A escala regional: las acciones por parte del gobierno nacional y los gobiernos locales deben contemplar algunos factores dentro de una ley económica urgente que simplifique la normativa, empezando por los códigos de arquitectura y urbanismo locales y del sistema de licencias de construcción con el fin de aprobar por derecho aquellas edificaciones que cumplan con la normativa. Se debe restablecer, además, la norma que permitía la donación directa del 25% del impuesto a la renta a gobiernos locales y replantear la normativa para crear, liquidar empresas y flexibilizar las leyes laborales. Además de los incentivos normativos, se podría reducir el Impuesto a la Renta a una tasa única de 10% y generar incentivos fiscales para empresas de todo el país que inviertan en la construcción de infraestructura y equipamiento en la zona de desastre.

Los voluntarios juegan un papel clave: trabajan muy de cerca en el campo, lo hacen por su propia motivación y con un inmenso compromiso. Su aporte es uno que la burocracia por su naturaleza jamás podrá hacer: devuelven autoestima a poblaciones históricamente alejadas del desarrollo tecnológico, ambiental, económico y productivo del resto del país. Realizan una labor que no es política sino humanitaria y lo hacen con compromiso y mucho cariño. Precisamente por no ser política, el impacto sería mayor si el enfoque es llevar su apoyo a los lugares que más lo necesitan. En su comprensible ansiedad por ayudar y reivindicar a poblaciones maltratadas se cuelan polémicas con entidades gubernamentales o privadas que desvían su labor. Conocer los propios alcances y asumir los propios límites puede hacer mucho más fructífera la reconstrucción en el nicho que mejor manejan voluntarios y ONGs.

En el lugar más importante están los pobladores. Ellos tienen el peso mayor de la reconstrucción sobre sus hombros. Los cuestionamientos a la labor del gobierno y a metodologías distintas de ayuda privada, la polémica entre públicos, privados y ONGs que surgen de las históricas suspicacia y desconfianza ecuatorianas suceden muy lejos. Aquí los problemas cotidianos son el estancamiento de aguas por soluciones de ingeniería incompatibles, la construcción inacabada y seguramente inservible del sistema de alcantarillado que nueve años después no termina y no sirve, la falta de agua potable y la precariedad de una economía insostenible ambientalmente y concentrada en el borde de playa, y —tal vez más importante— la desconexión y la desidia. De un pozo similar salió Detroit por la suma de pequeñas acciones individuales. Las poblaciones de la zona del desastre lo pueden hacer también.

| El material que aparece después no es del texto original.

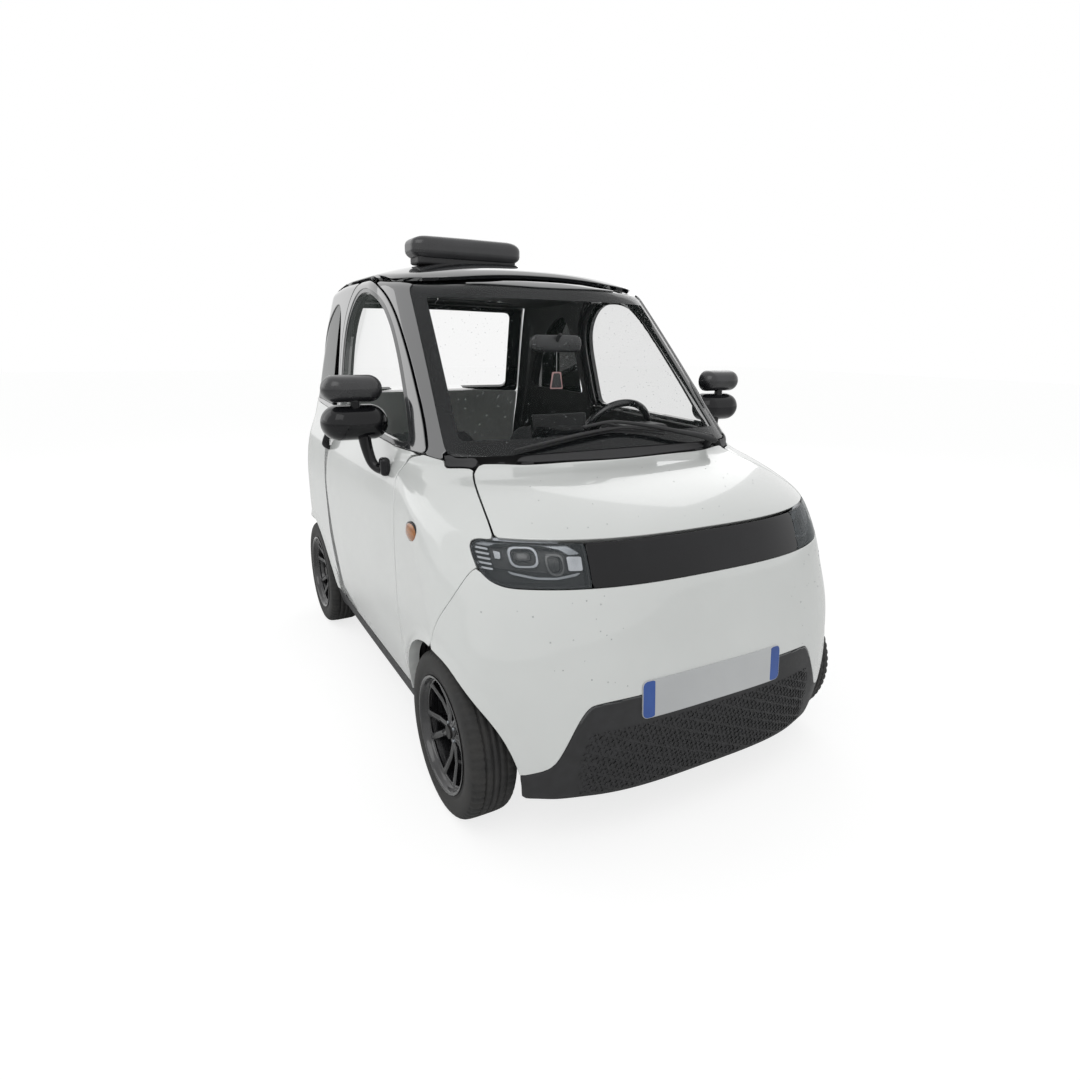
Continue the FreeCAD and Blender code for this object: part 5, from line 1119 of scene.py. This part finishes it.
for sign, word in SIDES:
    body = "door_%s_body" % word
    grip = [on_side(x, z, sign, lift) for x, z, lift in (
        (-0.408, 1.026, 0.004), (-0.412, 1.01, 0.02), (-0.424, 0.975, 0.024), (-0.433, 0.945, 0.018),
        (-0.436, 0.932, 0.002))]
    tube("door_handle_" + word, smooth_line(grip, 30), [0.01, 0.012, 0.0125, 0.012, 0.01], GLOSS, 18, 1.3, body=body)
    soft_box("door_handle_cup_" + word, on_side(-0.421, 0.978, sign, -0.004), (0.019, 0.006, 0.056),
             (0.012, 0.004, 0.018), INNER, body=body)
    for part, lift, half, radii, mat in (("", -0.001, (0.036, 0.01, 0.028), (0.035, 0.009, 0.0275), AMBER),
                                         ("rim_", -0.003, (0.04, 0.008, 0.032), (0.039, 0.006, 0.0315), GLOSS)):
        soft_box("side_marker_" + part + word, on_side(0.676, 0.84, sign, lift), half, radii, mat, 12,
                 turn=Matrix.Rotation(-sign * 0.1, 3, "Z"))

# Door cards and inner faces
for sign, word in SIDES:
    body = "door_%s_body" % word
    skin("door_card_" + word, (0.12 * sign, 0.8 * sign, 0.25, 1.12, 0.014),
         [grown(door_room, -0.022), off(belt_room, 0.004)], INNER, body, inset=0.04, depth=0.01)
    skin("door_frame_lining_" + word, (0.08 * sign, 0.86 * sign, 0.99, 1.6, 0.012),
         [grown(door_room, -0.016), belt_room, off(door_window_room, 0.01)], INNER, body, top=0.03, inset=0.04,
         depth=0.004)
    soft_box("door_rest_" + word, (0.1, sign * 0.612, 0.8), (0.2, 0.03, 0.026), 0.022, MATT, 8, body=body)

# Seals behind the seams
for sign, word in SIDES:
    skin("door_seal_" + word, (0.4 * sign, 0.86 * sign, 0.3, 1.61, 0.01), [along(door_room, 0.013), behind(0.02)],
         MATT, top=0.02, inset=0.038, depth=0.004)
    skin("tailgate_seal_" + word, (0.66 * sign, 0.999 * sign, 0.62, 1.63, 0.01),
         [along(grown(tailgate_room, 0.02), 0.04)], MATT, top=-0.02, inset=0.038, depth=0.004)


# Cabin fittings
def ring(name, centre, axis, radius, thick, material, sides=16, count=84, **on):
    """A steering wheel's rim about an axis."""
    axis = Vector(axis).normalized()
    a = axis.orthogonal().normalized()
    b = axis.cross(a)
    verts, faces = [], []
    for k in range(count):
        t = 2 * math.pi * k / count
        out = a * math.cos(t) + b * math.sin(t)
        for i in range(sides):
            u = 2 * math.pi * i / sides
            verts.append(Vector(centre) + out * (radius + thick * math.cos(u)) + axis * thick * 1.1 * math.sin(u))
            faces.append([k * sides + i, k * sides + (i + 1) % sides, (k + 1) % count * sides + (i + 1) % sides,
                          (k + 1) % count * sides + i])
    return new_object(name, verts, faces, None, material, **on)


TILT = math.radians(28)
WHEEL_HUB = Vector((0.173, 0.34, 1.0))
COLUMN, UP = Vector((-math.cos(TILT), 0, math.sin(TILT))), Vector((math.sin(TILT), 0, math.cos(TILT)))
on = dict(body="steering_body")
ring("steering_rim", WHEEL_HUB, COLUMN, 0.161, 0.0145, SATIN, slot="black_plastic", nodes=["steering_wheel"], **on)
soft_box("steering_pad", WHEEL_HUB + COLUMN * 0.004, (0.02, 0.06, 0.052), (0.016, 0.04, 0.036), SATIN, 8, 0.003,
         Matrix.Rotation(-TILT, 3, "Y"), **on)
for k, (across, up) in enumerate(((1, 0.12), (-1, 0.12), (0, -1))):
    out = (Vector((0, 1, 0)) * across + UP * up).normalized()
    tube("steering_spoke_%d" % (k + 1), [WHEEL_HUB + out * 0.035, WHEEL_HUB + out * 0.156], [0.015, 0.011], SATIN, 14,
         0.8, **on)
tube("steering_shaft", [WHEEL_HUB - COLUMN * 0.15, WHEEL_HUB - COLUMN * 0.012], 0.016, MATT, 16, **on)
soft_box("dash_pad", (0.43, 0, 0.99), (0.19, 0.585, 0.018), (0.05, 0.05, 0.016), MATT, 16, 0.004)
soft_box("instrument_hood", (0.315, 0.34, 1.034), (0.067, 0.134, 0.033), (0.03, 0.036, 0.028), MATT, 8)
soft_box("instrument_face", (0.252, 0.34, 1.03), (0.004, 0.112, 0.026), (0.003, 0.012, 0.012), GLOSS, 8)
soft_box("centre_screen", (0.262, 0.02, 1.058), (0.011, 0.116, 0.056), (0.006, 0.014, 0.014), GLOSS, 8,
         turn=Matrix.Rotation(-0.12, 3, "Y"))
soft_box("centre_screen_stand", (0.285, 0.02, 1.01), (0.02, 0.06, 0.022), 0.012, MATT, 6)
for k, y in enumerate((-0.54, 0.54)):
    name = "air_vent_%d" % (k + 1)
    soft_box(name, (0.206, y, 0.93), (0.016, 0.05, 0.03), (0.01, 0.014, 0.014), GLOSS, 6)
    for m in range(4):
        soft_box(name + "_vane_%d" % (m + 1), (0.189, y, 0.912 + 0.012 * m), (0.006, 0.042, 0.0018), 0.0017, MATT, 4)


def cushion(name, centre, half, radii, seams, turn=None, nodes=()):
    """A seat pad with pulled seams and soft folds. Seams are given by axis and place."""
    seam_deep, seam_wide = 0.01, 0.007
    obj = soft_box(name, (0, 0, 0), half, radii, FABRIC, 26, 0.014, body=None)
    rng = np.random.default_rng(7)
    folds = [(rng.uniform(8, 22, 3), rng.uniform(0, 6), rng.uniform(0.0006, 0.0016)) for _ in range(7)]
    for v in obj.data.vertices:
        p = np.array(v.co)
        away = p / np.array(half)
        away = away / max(np.linalg.norm(away), 1e-6)
        pull = sum(seam_deep * math.exp(-((p[axis] - at) / seam_wide) ** 2) for axis, at in seams)
        rise = sum(high * math.sin(float(f @ p) + phase) for f, phase, high in folds)
        v.co = Vector(p + away * (rise - pull))
    if turn is not None:
        obj.data.transform(turn.to_4x4())
    obj.data.transform(Matrix.Translation(centre))
    obj.data.update()
    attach(obj, CHASSIS)
    if nodes:
        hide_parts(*nodes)


for sign, word in SIDES:
    y = sign * 0.3
    cushion("seat_cushion_" + word, (-0.02, y, 0.43), (0.215, 0.205, 0.062), (0.05, 0.05, 0.045),
            ((1, 0.125), (1, -0.125), (0, 0.06)), nodes=["seats"] if sign > 0 else ())
    cushion("seat_back_" + word, (-0.252, y, 0.728), (0.052, 0.2, 0.262), (0.045, 0.06, 0.06),
            ((1, 0.12), (1, -0.12), (2, 0.05)), Matrix.Rotation(math.radians(-10), 3, "Y"))
    soft_box("seat_base_" + word, (-0.03, y, 0.364), (0.2, 0.18, 0.022), 0.015, MATT, 8)
soft_box("seat_console", (-0.04, 0, 0.405), (0.2, 0.07, 0.06), (0.03, 0.02, 0.02), MATT, 8)

# Inside mirror and a blank hanging tag
MIRROR_Y = -0.034
stem = [(x, MIRROR_Y, z) for x, z in ((0.352, 1.398), (0.34, 1.392), (0.33, 1.378))]
tube("inside_mirror_stem", smooth_line(stem, 10), 0.007, MATT)
soft_box("inside_mirror", (0.322, MIRROR_Y, 1.368), (0.012, 0.105, 0.03), (0.01, 0.026, 0.026), SATIN, 10)
soft_box("inside_mirror_face", (0.31, MIRROR_Y, 1.368), (0.0015, 0.099, 0.025), (0.001, 0.022, 0.022), MIRROR, 10)
string = [(0.327, MIRROR_Y, 1.348), (0.3285, -0.0335, 1.31), (0.33, MIRROR_Y, 1.268)]
tube("tag_string", smooth_line(string, 12), 0.0008, PLATE, 8)


def tag_piece(name, shrink, thick, material):
    """A flat tag that hangs across the car, wider at its foot."""
    top, low, half_top, half_low = 1.27 - shrink, 1.21 + shrink, 0.0175 - shrink, 0.0265 - shrink
    corners = softened(((-half_top, top), (half_top, top), (half_low, low), (-half_low, low)), 0.005)
    n = len(corners)
    verts = [(0.33 + x, MIRROR_Y + y, z) for x in (-thick, thick) for y, z in corners]
    faces = [list(range(n)), list(range(n, 2 * n))[::-1]]
    faces.extend([[k, (k + 1) % n, n + (k + 1) % n, n + k][::-1] for k in range(n)])
    new_object(name, verts, faces, None, material, smoothed=False)


tag_piece("tag_frame", 0.0, 0.0016, ROSE)
tag_piece("tag_face", 0.0045, 0.0021, SATIN)

# Rain drops
random.seed(11)


def drops(name, spots, body=CHASSIS):
    """One mesh of small domes, each at a place, along a normal and of a radius."""
    verts, faces = [], []
    for place, normal, r in spots:
        place, normal = Vector(place), Vector(normal).normalized()
        a = normal.orthogonal().normalized()
        b = normal.cross(a)
        base = len(verts)
        for wide, high in ((1.0, 0.0), (0.88, 0.32), (0.55, 0.55)):
            for i in range(8):
                t = math.pi * i / 4
                verts.append(place + (a * math.cos(t) + b * math.sin(t)) * r * wide + normal * r * (high - 0.05))
        verts.append(place + normal * r * 0.62)
        faces.extend([[base + v for v in face] for face in tube_faces(3, 8)])
        faces.extend([[base + 16 + i, base + 16 + (i + 1) % 8, base + 24] for i in range(8)])
    new_object(name, verts, faces, None, WATER, body=body)


def scattered(grid, keep, count, low, high):
    """Random places of a grid, each with its normal and a radius."""
    p, n = grid[0], grid[1]
    places = [tuple(q) for q in np.argwhere(keep)]
    return [(p[q], n[q], random.uniform(low, high)) for q in random.sample(places, min(count, len(places)))]


for sign, word in SIDES:
    grid = nose_grid(sign * 0.2, sign * 0.66, 0.32, 0.74, 0.004)
    p = grid[0]
    keep = (SEAM - grille_room(p) < -0.01) & (-arch_room(p) < -0.02) & (bumper_room(p) < -0.01) \
        & (np.abs(p[..., 1]) > 0.3)
    drops("bumper_drops_" + word, scattered(grid, keep, 46, 0.0012, 0.0024))
grid = nose_grid(-0.5, 0.5, 0.89, 0.99, 0.004)
drops("bonnet_drops", scattered(grid, bonnet_room(grid[0]) < -0.02, 26, 0.0011, 0.002), "bonnet_body")
grid = nose_grid(-0.5, 0.5, 1.05, 1.52, 0.005, 0.002)
drops("screen_drops", scattered(grid, screen_room(grid[0]) < -0.02, 620, 0.0009, 0.0024))

# Floor: white to the camera, grey enough to carry a shadow
bpy.ops.mesh.primitive_plane_add(size=60, location=(0, 0, 0))
floor = bpy.context.object
floor.name = "studio_floor"
mat, tree, bsdf = new_material("studio_floor")
feed(bsdf, {"Roughness": 0.9, "Base Color": (0.9, 0.9, 0.9, 1), "Specular IOR Level": 0.1})
glow = add(tree, "Emission", {"Color": (1, 1, 1, 1), "Strength": 1.25})
seen = add(tree, "Math", {0: add(tree, "LightPath").outputs["Is Camera Ray"], 1: 0.62}, "MULTIPLY")
share = add(tree, "MixShader", {0: seen.outputs["Value"], 1: bsdf.outputs["BSDF"], 2: glow.outputs["Emission"]})
feed(tree.nodes["Material Output"], {"Surface": share.outputs["Shader"]})
floor.data.materials.append(mat)

# World: white where it is seen, mirrored or looked at through glass, dimmer as a light
world = bpy.data.worlds.new("studio")
bpy.context.scene.world = world
world.use_nodes = True
tree = world.node_tree
tree.nodes.clear()
rays = add(tree, "LightPath").outputs
seen = add(tree, "Math", {0: rays["Is Camera Ray"], 1: rays["Is Glossy Ray"]}, "MAXIMUM")
more = add(tree, "Math", {0: seen.outputs["Value"], 1: rays["Is Transmission Ray"]}, "MAXIMUM")
dim = add(tree, "Background", {"Strength": 0.62, "Color": (0.97, 0.98, 0.97, 1)})
white = add(tree, "Background", {"Strength": 1.0, "Color": (1, 1, 1, 1)})
mix = add(tree, "MixShader", {0: more.outputs["Value"], 1: dim.outputs["Background"],
                              2: white.outputs["Background"]})
add(tree, "OutputWorld", {"Surface": mix.outputs["Shader"]})

for name, place, aim_z, power in (("key", (3.5, -2.5, 5.0), 0.7, 70), ("fill", (-3.0, -4.5, 3.5), 0.8, 40),
                                  ("back", (-4.0, 4.0, 4.0), 0.8, 40)):
    data = bpy.data.lights.new(name, "AREA")
    data.size, data.energy = 4.0, power
    obj = bpy.data.objects.new(name, data)
    obj.location = place
    aim = Vector((0.2 if name == "key" else 0, 0, aim_z))
    obj.rotation_euler = (aim - Vector(place)).to_track_quat("-Z", "Y").to_euler()
    bpy.context.scene.collection.objects.link(obj)

# Camera, as fitted to the photograph
IMAGE_PIXELS, FOCAL_PIXELS, SENSOR = 1080, 679.16, 36
EYE = (2.5134, -1.3099, 1.378)
YAW, PITCH, ROLL = 2.6334, 0.2856, 0.0127
lens = bpy.data.cameras.new("camera")
lens.lens = FOCAL_PIXELS / IMAGE_PIXELS * SENSOR
lens.sensor_width = SENSOR
camera = bpy.data.objects.new("camera", lens)
ahead = Vector((math.cos(YAW) * math.cos(PITCH), math.sin(YAW) * math.cos(PITCH), -math.sin(PITCH)))
level = ahead.cross(Vector((0, 0, 1))).normalized()
upright = level.cross(ahead)
right = level * math.cos(ROLL) + upright * math.sin(ROLL)
up = upright * math.cos(ROLL) - level * math.sin(ROLL)
camera.matrix_world = Matrix([(right[k], up[k], -ahead[k], EYE[k]) for k in range(3)] + [(0, 0, 0, 1)])
bpy.context.scene.collection.objects.link(camera)
bpy.context.scene.camera = camera
bpy.context.scene.view_settings.view_transform = "Standard"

El ruido que hicieron algunos políticos sobre la necesidad de declarar a Manabí como zona franca debe materializarse y venir acompañado de un cuestionamiento profundo de la manera en que regulamos las relaciones urbanas y económicas en el Ecuador. Cientos de leyes como el Código de la Producción y de políticas como la de educación básica y superior han tenido una incidencia muy limitada en el desarrollo de poblaciones como Canoa. El fracaso de nuestro esquema normativo es universal. Nuestro entorno legal es oneroso y genera privilegios, por un lado, a la economía de los gobiernos nacional y locales sobre la de los ciudadanos, y por otro, para empresas grandes con músculo financiero, capacidad de endeudamiento y posicionamiento en el mercado. La oportunidad para hacer un verdadero cambio de matriz productiva, urbanística y regulatoria está frente a nosotros. A Manabí la reconstruirá su gente, si solo les diéramos el espacio para hacerlo, en medio de marcos regulatorios urbanísticos, laborales y fiscales que conduzcan a construir mejores ciudades y una economía más sólida.